Apple is planning allowing iPhone apps running in the background, according to MacRumor today. This idea could be fixing one of the iPhone's biggest shortcomings and showing that its planned push-notification system (that Apple had announced at the Worldwide Developer's Conference back in June) for the iPhone was not the best solution.

Apple does not currently allow 3rd party iPhone applications to run as background processes. Instead, apps must shut down completely after use. Push notifications was Apple's solution to allow applications to receive notices while they are not the active application. Certain services, such as Instant Messaging, would benefit greatly from this feature.
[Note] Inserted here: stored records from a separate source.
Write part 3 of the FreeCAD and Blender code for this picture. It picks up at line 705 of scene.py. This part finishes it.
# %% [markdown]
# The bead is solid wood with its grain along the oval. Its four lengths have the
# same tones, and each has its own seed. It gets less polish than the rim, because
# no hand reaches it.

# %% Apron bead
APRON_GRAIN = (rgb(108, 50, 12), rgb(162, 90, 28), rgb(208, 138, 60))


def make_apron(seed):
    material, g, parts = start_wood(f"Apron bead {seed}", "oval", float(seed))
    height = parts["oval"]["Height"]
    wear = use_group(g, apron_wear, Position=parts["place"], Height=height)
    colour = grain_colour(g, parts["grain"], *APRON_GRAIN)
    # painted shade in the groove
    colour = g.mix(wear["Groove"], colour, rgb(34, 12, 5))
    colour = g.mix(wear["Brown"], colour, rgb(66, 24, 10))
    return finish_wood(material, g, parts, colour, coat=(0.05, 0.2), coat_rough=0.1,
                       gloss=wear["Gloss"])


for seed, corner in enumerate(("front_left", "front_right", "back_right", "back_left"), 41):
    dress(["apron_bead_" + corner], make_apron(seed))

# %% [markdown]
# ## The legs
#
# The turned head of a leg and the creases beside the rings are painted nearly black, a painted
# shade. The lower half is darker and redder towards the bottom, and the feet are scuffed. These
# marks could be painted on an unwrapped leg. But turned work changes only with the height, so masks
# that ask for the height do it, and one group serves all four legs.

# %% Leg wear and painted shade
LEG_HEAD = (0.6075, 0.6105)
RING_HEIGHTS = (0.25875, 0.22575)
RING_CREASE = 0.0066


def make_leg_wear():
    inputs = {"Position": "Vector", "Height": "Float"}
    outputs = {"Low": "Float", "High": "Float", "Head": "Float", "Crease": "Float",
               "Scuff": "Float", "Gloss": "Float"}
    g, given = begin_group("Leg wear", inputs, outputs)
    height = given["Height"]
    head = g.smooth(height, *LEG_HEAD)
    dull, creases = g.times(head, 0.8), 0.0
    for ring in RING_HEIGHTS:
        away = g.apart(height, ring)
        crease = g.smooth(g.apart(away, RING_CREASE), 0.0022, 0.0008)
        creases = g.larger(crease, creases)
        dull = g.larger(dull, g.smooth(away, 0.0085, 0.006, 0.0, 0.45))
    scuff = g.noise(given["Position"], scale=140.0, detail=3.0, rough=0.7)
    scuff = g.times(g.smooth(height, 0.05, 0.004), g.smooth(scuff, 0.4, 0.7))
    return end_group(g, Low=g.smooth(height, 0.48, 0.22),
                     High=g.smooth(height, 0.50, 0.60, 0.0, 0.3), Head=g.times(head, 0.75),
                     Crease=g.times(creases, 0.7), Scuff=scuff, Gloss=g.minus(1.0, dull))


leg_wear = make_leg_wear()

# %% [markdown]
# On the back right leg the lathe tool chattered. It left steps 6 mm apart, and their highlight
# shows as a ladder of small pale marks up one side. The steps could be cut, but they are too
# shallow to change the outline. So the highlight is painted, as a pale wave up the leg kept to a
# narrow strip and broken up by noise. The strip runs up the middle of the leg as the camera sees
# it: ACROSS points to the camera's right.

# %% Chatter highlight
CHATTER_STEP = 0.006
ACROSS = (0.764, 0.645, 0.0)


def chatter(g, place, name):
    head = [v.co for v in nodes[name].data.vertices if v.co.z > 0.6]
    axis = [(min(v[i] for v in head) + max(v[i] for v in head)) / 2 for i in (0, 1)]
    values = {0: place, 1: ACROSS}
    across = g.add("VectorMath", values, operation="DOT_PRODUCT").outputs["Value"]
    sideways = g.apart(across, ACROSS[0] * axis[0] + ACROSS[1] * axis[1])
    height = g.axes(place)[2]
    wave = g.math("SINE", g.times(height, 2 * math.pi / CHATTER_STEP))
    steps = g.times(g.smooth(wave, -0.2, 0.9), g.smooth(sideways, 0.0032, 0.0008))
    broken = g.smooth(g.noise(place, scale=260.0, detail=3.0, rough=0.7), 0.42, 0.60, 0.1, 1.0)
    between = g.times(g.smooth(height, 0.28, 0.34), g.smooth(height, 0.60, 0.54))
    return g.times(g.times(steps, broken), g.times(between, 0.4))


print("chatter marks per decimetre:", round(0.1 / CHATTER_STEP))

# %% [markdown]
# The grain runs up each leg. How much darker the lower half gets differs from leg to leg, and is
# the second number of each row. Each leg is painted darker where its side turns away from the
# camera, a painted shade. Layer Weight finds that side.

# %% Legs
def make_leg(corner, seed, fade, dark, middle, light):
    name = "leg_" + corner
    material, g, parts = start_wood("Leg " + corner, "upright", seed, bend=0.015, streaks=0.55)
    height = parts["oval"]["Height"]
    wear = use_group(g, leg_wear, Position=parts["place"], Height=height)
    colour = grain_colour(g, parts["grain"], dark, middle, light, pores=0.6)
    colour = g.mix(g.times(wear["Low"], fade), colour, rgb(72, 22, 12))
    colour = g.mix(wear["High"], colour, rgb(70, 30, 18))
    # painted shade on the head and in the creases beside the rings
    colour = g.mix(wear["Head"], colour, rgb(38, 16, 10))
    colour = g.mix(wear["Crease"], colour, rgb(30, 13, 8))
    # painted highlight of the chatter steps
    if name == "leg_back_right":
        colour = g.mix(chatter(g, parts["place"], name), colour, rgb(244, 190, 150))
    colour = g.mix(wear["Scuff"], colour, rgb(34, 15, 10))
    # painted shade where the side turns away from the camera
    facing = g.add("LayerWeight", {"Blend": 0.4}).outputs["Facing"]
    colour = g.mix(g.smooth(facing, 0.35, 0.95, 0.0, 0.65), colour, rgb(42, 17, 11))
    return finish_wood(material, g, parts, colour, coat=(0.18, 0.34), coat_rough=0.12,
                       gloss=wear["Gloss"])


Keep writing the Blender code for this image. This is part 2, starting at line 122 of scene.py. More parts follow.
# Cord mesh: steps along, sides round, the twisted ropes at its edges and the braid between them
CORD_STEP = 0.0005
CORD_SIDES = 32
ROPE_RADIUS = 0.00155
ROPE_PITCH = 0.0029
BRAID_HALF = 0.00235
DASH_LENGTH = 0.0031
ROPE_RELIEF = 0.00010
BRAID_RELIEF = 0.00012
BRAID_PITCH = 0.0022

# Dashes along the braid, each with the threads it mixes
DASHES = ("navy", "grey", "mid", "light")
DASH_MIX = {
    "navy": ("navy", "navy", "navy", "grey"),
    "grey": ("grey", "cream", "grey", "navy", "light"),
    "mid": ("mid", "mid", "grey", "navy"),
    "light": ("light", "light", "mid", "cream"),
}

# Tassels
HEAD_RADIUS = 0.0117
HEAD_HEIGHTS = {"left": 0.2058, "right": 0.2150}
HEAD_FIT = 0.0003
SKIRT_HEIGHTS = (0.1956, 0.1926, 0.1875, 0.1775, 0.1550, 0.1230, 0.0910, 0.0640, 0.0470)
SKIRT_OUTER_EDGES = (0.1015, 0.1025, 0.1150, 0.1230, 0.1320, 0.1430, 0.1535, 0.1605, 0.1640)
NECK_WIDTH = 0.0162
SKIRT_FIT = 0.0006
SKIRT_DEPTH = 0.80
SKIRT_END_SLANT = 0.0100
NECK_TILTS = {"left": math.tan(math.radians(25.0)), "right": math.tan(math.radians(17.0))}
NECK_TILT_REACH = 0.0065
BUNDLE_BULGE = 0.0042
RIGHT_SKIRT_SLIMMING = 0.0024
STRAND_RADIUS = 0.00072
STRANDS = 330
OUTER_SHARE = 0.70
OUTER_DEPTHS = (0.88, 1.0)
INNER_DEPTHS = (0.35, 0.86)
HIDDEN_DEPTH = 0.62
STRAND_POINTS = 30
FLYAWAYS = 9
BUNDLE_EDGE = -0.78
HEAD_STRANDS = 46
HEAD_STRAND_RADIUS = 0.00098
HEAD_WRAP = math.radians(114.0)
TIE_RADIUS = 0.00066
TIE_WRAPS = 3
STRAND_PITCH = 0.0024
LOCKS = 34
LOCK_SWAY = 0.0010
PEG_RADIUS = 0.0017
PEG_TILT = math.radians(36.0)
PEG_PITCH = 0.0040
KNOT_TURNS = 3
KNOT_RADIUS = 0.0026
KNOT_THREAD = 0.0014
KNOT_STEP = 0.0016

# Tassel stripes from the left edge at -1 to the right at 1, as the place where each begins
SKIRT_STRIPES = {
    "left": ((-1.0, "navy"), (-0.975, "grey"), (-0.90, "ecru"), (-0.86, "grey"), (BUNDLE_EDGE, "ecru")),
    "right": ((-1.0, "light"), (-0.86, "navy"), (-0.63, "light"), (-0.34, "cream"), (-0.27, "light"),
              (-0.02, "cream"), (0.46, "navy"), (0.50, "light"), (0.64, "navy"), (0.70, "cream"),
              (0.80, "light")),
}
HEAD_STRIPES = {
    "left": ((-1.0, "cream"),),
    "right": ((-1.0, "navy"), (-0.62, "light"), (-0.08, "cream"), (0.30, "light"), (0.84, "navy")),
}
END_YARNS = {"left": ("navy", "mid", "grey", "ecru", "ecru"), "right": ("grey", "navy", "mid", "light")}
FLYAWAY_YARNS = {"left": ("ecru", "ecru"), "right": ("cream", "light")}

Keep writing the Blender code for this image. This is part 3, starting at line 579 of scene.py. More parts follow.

By now, it's clear that something is holding up the Push notification service. While we aren't sure what the specific issues are, we've heard that as an alternative Apple is considering allowing apps to run as user selectable background processes. If so, this feature would likely come in the rumored iPhone 3.0 software update but would be limited to only one or two processes on current hardware. The next generation iPhone, however, would likely see less restricted background process support due to its improved hardware.
Will it be implemented in the next-gen iPhone?
[via MacRumor]









battery life will be even worse!
it would be very interesting thing
I guess this is probably the solution to the much-delayed Push Notification service announced during WWDC 08.
This would stop the majority of people jailbreaking their phones. Next stop… themes!